You must actively prove value in a way that’s:
- Tied to their strategic goals (not just your deliverables)
- Quantified in business impact (not just campaign metrics)
- Visible to senior stakeholders (not just your day-to-day contacts)
This means reframing your updates and reporting. Don’t just show what was delivered, they show what it enabled. Show how it connects to the outcomes your client is measured on.
For example:
Instead of saying, “We launched a targeted email campaign,” say:
“This campaign drove a 17% lift in cross-category spend. It helped support your Q3 loyalty KPI tied to customer retention.”
Make their success the story and not your service.
The Quiet Moments Where Retention Fails
Retention is rarely lost in a single moment. It’s lost slowly—through a series of seemingly small misses:
- An executive you’ve never met who controls the budget
- A quarterly business review that’s more retrospective than strategic
- A lull between projects where no new ideas are being shared
- A perception that your team is “tactical” while another vendor is “strategic”
These are the moments that matter. They’re subtle, easy to miss, and absolutely critical.
The best client teams recognize that retention is emotional, not contractual. Clients stay where they feel seen, supported, and stretched. Not just safe.
What Elite Account Teams Do Differently
Here’s what top-performing teams get right when it comes to long-term retention.
A. They Look Around Corners
They’re not just responsive, they’re anticipatory. They read market shifts, client org changes, and internal dynamics, and adjust their strategy before the client has to ask.
For instance, if a client is talking about shifting from growth to profitability, great teams take the initiative. They proactively adjust their roadmap to align with those new goals. This happens before being asked.
B. They Lead with Strategic Curiosity
They ask better questions. Not just, “What do you need from us?” but “What’s changing in your world and how can we help?”
They understand the “why” behind the “what” and show a genuine interest in solving big-picture challenges.
C. They Create Momentum
Clients don’t just want support, they want progress. Great teams keep clients moving ahead through roadmaps, pilots, and ideas that build excitement and internal advocacy.

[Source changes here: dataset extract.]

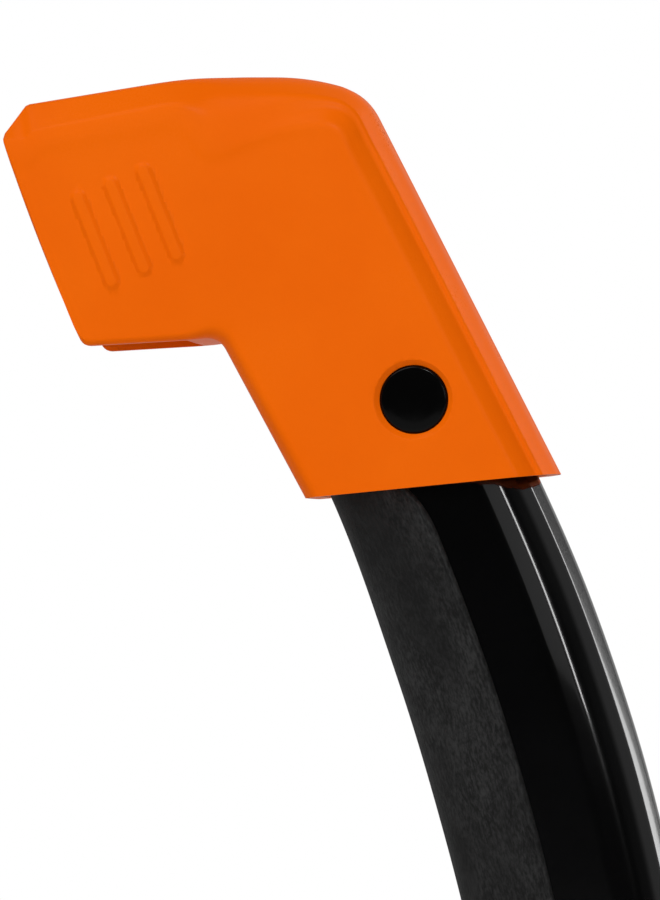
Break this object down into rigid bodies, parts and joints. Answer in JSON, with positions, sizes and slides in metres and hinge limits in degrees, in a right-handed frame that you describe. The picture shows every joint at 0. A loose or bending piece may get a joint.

They also use these as proof points in renewals, reminding the client of how far they’ve come.
D. They Elevate the Conversation
Elite teams don’t just serve their day-to-day contacts, they support them in managing up. They help articulate value to internal executives and frame the relationship in ways that reinforce investment.
E. They Own Outcomes, Not Just Outputs
They don’t just finish tasks. They tie everything they do to business outcomes. They’re willing to challenge the client if they see a better path ahead and that boldness builds credibility.
Retention Is Everyone’s Job
Retention isn’t just the job of the account lead. It’s a team mindset. Everyone from project managers, analysts, creatives, and exec sponsors should understand:
- What the client is solving for
- What success looks like
- What keeps them up at night
Here’s a quick example: A data analyst can think they’re “just pulling reports.” But if they know the client is under pressure to reduce churn, they can discover insights. The focus is on Gen Z customers. These insights can proactively support that goal.
Similarly, a project manager who understands the broader relationship stakes is more prone to flag risks. They are also more, to communicate with greater empathy and business acumen.
A Playbook for Staying Power
Let’s talk tactics. How do you operationalize retention?
1. Schedule Strategic Conversations: Don’t just meet for project updates. Schedule quarterly “future-looking” discussions to talk about what’s next, what’s changing, and how to stay aligned.
2. Map Stakeholders Early and Often: Know who holds influence and who holds the budget. Build relationships across levels and not just with your day-to-day contact.
3. Tell Their Story Back to Them: Use QBRs and recap decks. These tools can frame how your work is supporting their KPIs. Make it easy for them to share your value with their execs.
4. Share Unsolicited Ideas: Send one new idea a month, even if it’s not tied to the scope. It shows you’re thinking about their business beyond transactions.
5. Pinpoint Red Flags: Low engagement, changing decision-makers, vague answers are signs to dig deeper. Don’t ignore them.
6. Ask Bold Questions: One effective question is: “What does success look like for you this year?” Another important consideration is: “What happens if you don’t hit it?” That question unlocks urgency and partnership.
Final Thoughts
You can’t assume loyalty just because you’ve delivered. You have to earn it, signal it, and reinforce it continuously.
The paradox is this: Doing the job should be enough. But it’s not. Not in today’s economy. Not with today’s stakeholder complexity. And not with so many other partners waiting in the wings.
Retention comes from leadership. From proactivity. From partnership. From showing up not just to serve, but to move the business ahead.
So ask yourself and your team:
Are we delivering what was asked?
Or are we proving that we’re irreplaceable?
The best client teams don’t just support. They lead.